Jadi sebenarnya, apa saja yang sampai kemudian terjadi kekacauan ini?

Lintas Bogor dan Kulon: Perampokan Rangkaian 10 Kereta, Kesalahan Strategi KRL Rangkasbitung

Uji coba KRL Rangkasbitung pada 24 Februari lalu | picture by: Juli Ana
Sebelum menjelaskan siapa, kita review dulu kekacauan yang terjadi selama seminggu terakhir. Yang pertama adalah memendeknya SF di jalur paling ramai di Daop 1 Jakarta. Ya, Lintas Selatan Jabodetabek. Pada GAPEKA 2015 lalu, Lintas Selatan Jabodetabek begitu gemah ripah loh jinawi dengan dikaruniai 12 rangkaian SF10 dan 14 rangkaian SF12 dari total 42 pemerjalanan.
Namun, saat ini cobalah Anda perhatikan rangkaian yang beroperasi di Lintas Selatan, mayoritas SF8! Tak tanggung-tanggung, SF8 yang biasanya hanya menguasai Lintas Bogor Loop Line (Bogor-Manggarai-Tanah Abang-Jatinegara) mulai merambah ke lintas yang biasanya didominasi SF10 dan 12 seperti Tanah Abang-Angke hingga Manggarai-Jakarta Kota. Total, ada 25 rangkaian SF8 dari 45 pemerjalanan di Bogor, dan hanya ada 13 rangkaian SF12 serta 7 rangkaian SF10. 
Lintas Selatan yang sudah padat jadi semakin padat. Ibaratkan saja SF12 adalah baskom besar, SF10 baskom sedang, SF8 adalah baskom kecil, dan penumpang adalah air. Ibaratkan air yang biasa ditampung dengan baskom besar dan sedang dipindahkan semuanya ke baskom kecil. Apa yang terjadi? Sebagian besar air tumpah dan tidak tertampung.
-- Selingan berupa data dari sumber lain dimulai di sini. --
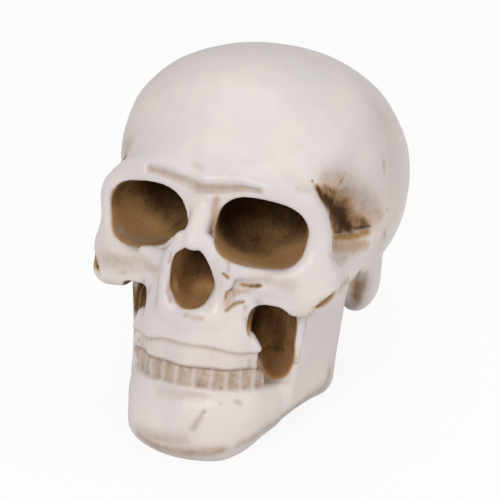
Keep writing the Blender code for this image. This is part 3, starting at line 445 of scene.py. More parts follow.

Begitulah dengan pengaturan rangkaian di Jabodetabek saat ini. Pengaturan saat ini terasa agak kurang adil dan banyak terjadi kesenjangan. Mengapa senjang? Karena begitu banyak rangkaian SF10 yang sebelumnya beroperasi di Loop Line dilempar ke Green Line dan diganti dengan SF8. Padahal jika dikira-kira jumlah penumpang di Loop Line lebih banyak ketimbang di Green Line karena penumpang Loop Line merupakan gabungan sejumlah lintas seperti Lintas Selatan, Bekasi, Tangerang, bahkan Green Line itu sendiri. Data tahun 2016 saja menyebutkan penumpang Lintas Bogor itu 70% bagian dari penumpang KRL Commuter Line! Bayangkan saja ketika kemudian lintas dengan penumpang sebanyak itu tulang punggungnya adalah rangkaian pendek, jauh-jauh pula. Ini bukan Lintas Fukutoshin-Toyoko-Tojo di mana SF8 berjumlah 40 lebih dengan headway yang singkat, SF10nya juga tetap jadi tulang punggung armadanya (lebih dari 50 di ketiga jalur tersebut), dan tidak berebut dengan KAJJ.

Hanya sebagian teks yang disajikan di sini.